Tsimbla (ፅምብላ) is a woreda in Tigray Region, Ethiopia. Part of the Semien Mi'irabawi Zone, Tsimbla is bordered along the south by the Tekeze River which separates the woreda on the south from Tselemti and to the west by the Asgede, then on the northwest by Tahtay Adyabo, on the north by La'ilay Adiyabo, on the northeast by Tahtay Koraro, and on the east by Medebay Zana. The administrative center of this woreda is in Inda Aba Guna, a separate town; other towns in Tsimbla include Adi Gebru and Debre Abai.

== Overview ==
Landmarks include the monastery of Debre Abai, which was founded by Saint Samuel of Waldebba.

Located in this woreda is Dedebit, where the Tigrayan People's Liberation Front established their first military base in February 1975.

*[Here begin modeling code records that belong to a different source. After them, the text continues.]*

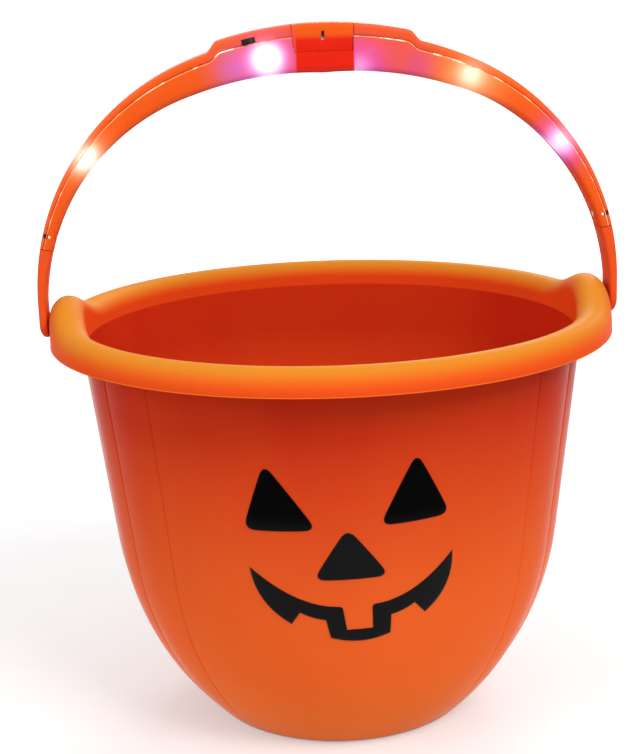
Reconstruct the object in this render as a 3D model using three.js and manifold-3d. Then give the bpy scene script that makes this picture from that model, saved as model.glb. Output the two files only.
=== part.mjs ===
// Light-up candy pail: an orange pumpkin pail with a face and a swinging handle that holds
// six battery-fed lights. Millimetres, +Z up. The pail stands on z = 0 around the Z axis,
// its face looks along -Y, and the handle swings about an axis parallel to X.

import * as THREE from 'three';
import { mergeVertices } from 'three/addons/utils/BufferGeometryUtils.js';
import Module from 'manifold-3d';

const wasm = await Module();
wasm.setup();

const radians = THREE.MathUtils.degToRad;

// Clearance between neighbouring pieces
const fitGap = 0.3;

// Pail wall and base
const pailWall = 1.6;
const mouthRadius = 96;
const rimEdgeHeight = 154;
const bowlTopRadius = 88;
const bowlTopHeight = 75;
const footRadius = 50;
const footRecess = 1.5;
const footRingWidth = 6;
const floorThickness = 1.8;

// Rolled rim with its two ears
const rimWidth = 14;
const rimRise = 9.5;
const rimInnerRise = 3;
const rimWall = 1.8;
const rimLip = 1;
const earRise = 8;
const earHalfAngle = radians(20);

// Upright creases in the sides of the pail
const creasesPerSide = 6;
const creasePitch = radians(17);
const creaseDepth = 0.7;
const creaseWidth = 2.2;
const creaseFadeHeight = 20;

// Face printed on the front, laid out on a flat x-z sheet that is wrapped on the pail. The print
// sits a little askew: it rises to the right and leans to the left.
const inkThickness = 0.25;
const faceCentreHeight = 79;
const faceRise = 0.038;
const faceLean = 0.087;
const eyeInner = 12.3;
const eyeTip = 26.8;
const eyeOuter = 36;
const eyeBottomHeight = 102.6;
const eyeTipHeight = 126.2;
const noseWidth = 25;
const noseBottomHeight = 82.9;
const noseTipHeight = 101;
const patchCorner = 2;

// Smile on the same sheet, whose corners are [distance from the middle, height]
const mouthTip = [36.8, 87];
const upperLip = [5.4, 71.5];
const toothCorner = [4.7, 61.8];
const lowerLip = [10.3, 59.2];
const lowerStep = [11.4, 66.6];
const fangRoot = [20.8, 69.8];
const fangTip = [24.2, 65.1];
const mouthBottomHeight = 55.6;

// Handle arch, measured up from the pivot axis: two side arcs and a flatter crown
const pivotAboveRimEdge = 9;
const legGap = 0.4;
const legThickness = 3;
const legWidth = 14;
const springHeight = 8;
const crownHeight = 107;
const crownEndAngle = radians(22.5);
const crownThickness = 15.6;
const seamHeight = 29;

// Handle shells
const shellWall = 1.4;
const splitShare = 0.25;
const channelCorner = 2.4;
const coverCorner = 1.6;
const coverInset = 0.25;

// Button cells, their contacts and their tray
const cellDiameter = 11.6;
const cellHeight = 5.4;
const cellEdge = 0.4;
const cellCapDiameter = 9.6;
const cellCapHeight = 0.7;
const cellCount = 3;
const cellRoofRoom = 0.9;
const cellSideRoom = 0.8;
const contactThickness = 0.4;
const contactSize = 7.2;
const contactArmWidth = 0.9;
const contactArmHeight = 1.4;
const contactArmReach = 1.2;
const trayWall = 0.8;
const trayPost = 3.2;
const trayBase = 2.5;
const trayFloorGap = 0.5;
const saddleShare = 0.55;

// Battery box on the crown, which reaches further to the switch's side, and its door
const boxMiddle = -3.3;
const boxTopHalfLength = 35.6;
const boxFootHalfLength = 41;
const doorOverlap = 0.1;
const doorFlapShare = 0.55;
const doorBackEdge = 4.6;
const latchSlotWidth = 1.2;
const latchSlotHeight = 3.4;

// Lights: the inner pair by distance from the middle, the other pairs by angle
const innerLightDistance = 20;
const outerLightAngles = [25.2, 53.2].map(radians);
const lightDiameter = 3;
const lightFlangeDiameter = 3.8;
const lightFlangeThickness = 1;
const lightLength = 5.4;
const lightPinSize = 0.5;
const lightPinPitch = 1.6;
const lightPinRoot = 0.3;
const lightPostLength = 3;
const lightPostWidth = 2;
const lightTipGap = 0.5;

// Circuit board and switch
const boardDistance = -30;
const boardLength = 13;
const boardSideRoom = 1;
const boardThickness = 1;
const boardPostLength = 1.6;
const boardPostWidth = 4;
const boardPostInset = 1.2;
const switchLength = 7;
const switchWidth = 3.5;
const switchHeight = 2.6;
const switchShift = 2;
const switchHeadroom = 0.4;
const sliderLength = 2.6;
const sliderHeight = 1.5;
const sliderProud = 0.8;
const sliderRoot = 1.4;
const sliderTravel = 2;
const chipLength = 5;
const chipWidth = 3.9;
const chipHeight = 1.5;
const chipEdge = 1.5;

// Wires
const loomDiameter = 1.3;
const leadDiameter = 0.9;
const wireGap = 0.4;
const loomDipLength = 5;
const leadStep = 2;

// Fasteners and pivots
const screwDiameter = 1.5;
const screwHeadDiameter = 3.2;
const screwHeadHeight = 0.9;
const screwEdge = 0.3;
const screwHeadRoom = 0.45;
const legScrewAboveSeam = 5.2;
const doorScrewLength = 8;
const tongueLength = 11;
const tongueThickness = 1.5;
const tonguePointShare = 0.4;
const tongueTipShare = 0.25;
const pivotDiameter = 5;
const pivotHeadDiameter = 9;
const pivotHeadFlatDiameter = 6.3;
const pivotHeadHeight = 1.2;
const pivotHeadEdge = 0.5;
const pivotBarbDiameter = 6.4;
const pivotBarbTipDiameter = 3.5;
const pivotBarbLength = 2.6;
const pivotBarbEdge = 0.5;

// Pail sizes that follow
const bodyTopRadius = mouthRadius + pailWall;
const rimRadius = mouthRadius + rimWidth;
const crestRadius = mouthRadius + rimWidth / 2;
const crestHeight = rimEdgeHeight + rimRise;
const pivotHeight = rimEdgeHeight + pivotAboveRimEdge;

// Arch sizes that follow: both arcs are tangent where the crown ends
const legInnerFace = rimRadius + legGap;
const handleHalfSpan = legInnerFace + legThickness;
const archRise = crownHeight - springHeight;
const radiusStep = (handleHalfSpan - archRise) / (Math.sin(crownEndAngle) + Math.cos(crownEndAngle) - 1);
const sideArchCentre = radiusStep * Math.sin(crownEndAngle);
const sideArchRadius = handleHalfSpan - sideArchCentre;
const crownRadius = sideArchRadius + radiusStep;
const crownCentre = crownHeight - crownRadius;
const seamAngle = Math.acos((seamHeight - springHeight) / sideArchRadius);
const legScrewAngle = seamAngle - legScrewAboveSeam / sideArchRadius;

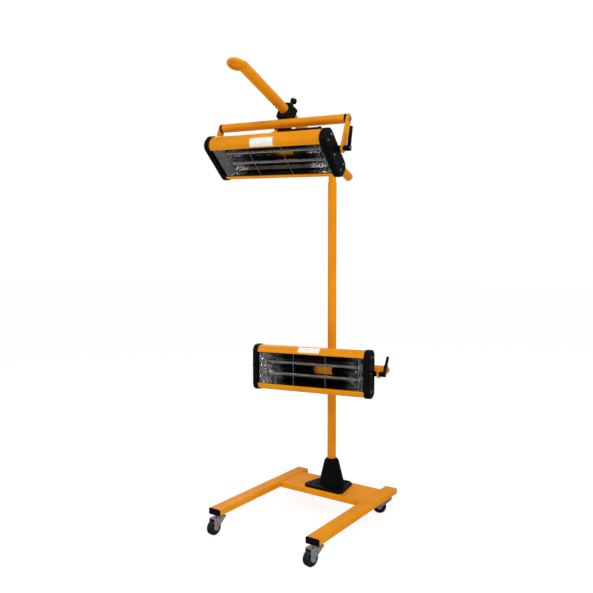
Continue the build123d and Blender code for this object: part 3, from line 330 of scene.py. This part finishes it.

Tsimbla, was selected by the Ministry of Agriculture and Rural Development in 2004 as an area for voluntary resettlement for farmers from overpopulated areas. Along with Tsegede, which was the other woreda selected in Tigray that year, Tsimbla received that year a total of 24,000 heads of households and 96,000 total family members.

== Demographics ==
Based on the 2007 Census conducted by the Central Statistical Agency of Ethiopia (CSA), this woreda has a total population of 135,621, an increase of 96,115 over the 1994 national census, of whom 69,143 are men and 66,478 women; 10,111 or 7.46% are urban inhabitants. With an area of 2,815.05 square kilometers, Tsimbla has a population density of 48.18, which is greater than the Zone average of 40.21 persons per square kilometer. A total of 29,677 households were counted in this woreda, resulting in an average of 4.57 persons to a household, and 28,574 housing units. The majority of the inhabitants said they practiced Ethiopian Orthodox Christianity, with 97.51% reporting that as their religion, while 2.47% of the population were Muslim.
The 1994 national census reported a total population for this woreda of 96,115, of whom 49,321 were men and 46,794 were women; 7,048 or 7.33% of its population were urban dwellers. The largest ethnic group reported in Asigede Tsimbela was the Tigrayan (99.21), and Tigrinya was spoken as a first language by 99.57%. The majority of the inhabitants practiced Ethiopian Orthodox Christianity, with 97.76% reporting that as their religion, while 2.17% were Muslim. Concerning education, 7.02% of the population were considered literate, which is less than the Zone average of 9.01%; 9.19% of the children aged 7–12 were in primary school, which is less than the Zone average of 11.34%; a negligible number of the children aged 13–14 were in junior secondary school, which is also less than the Zone average of 0.65%; and a negligible number of children aged 15–18 were in senior secondary school, which is less than the Zone average of 0.51%. Concerning sanitary conditions, about 24% of the urban houses and 9% of all houses had access to safe drinking water at the time of the census; about 9% of the urban and 4% of all houses had toilet facilities.

== Agriculture ==
A sample enumeration performed by the CSA in 2001 interviewed 21,495 farmers in this woreda, who held an average of 1.27 hectares of land. Of the 27,406 hectares of private land surveyed, 88.92% was under cultivation, 2.5% pasture, 6.86% fallow, one hectare in woodland, and 1.73% was devoted to other uses. For the land under cultivation in this woreda, 80.34% was planted in cereals, 2.17% in pulses, 5.85% in oilseeds, 0.41% in vegetables, and none in root crops. A total of 6 hectares was planted in fruit trees, while 13 hectares were planted in gesho. 88.15% of the farmers both raised crops and livestock, while 8.51% only grew crops and 3.34% only raised livestock. Land tenure in this woreda is distributed amongst 85.61% owning their land, and 16.19% renting; none were reported as holding their land under other forms of tenure.

== 2020 woreda reorganisation ==
Tsimbla was separated from the Asgede Tsimbla woreda in 2020 and became a separate woreda along with Asgede woreda and Inda Abaguna town.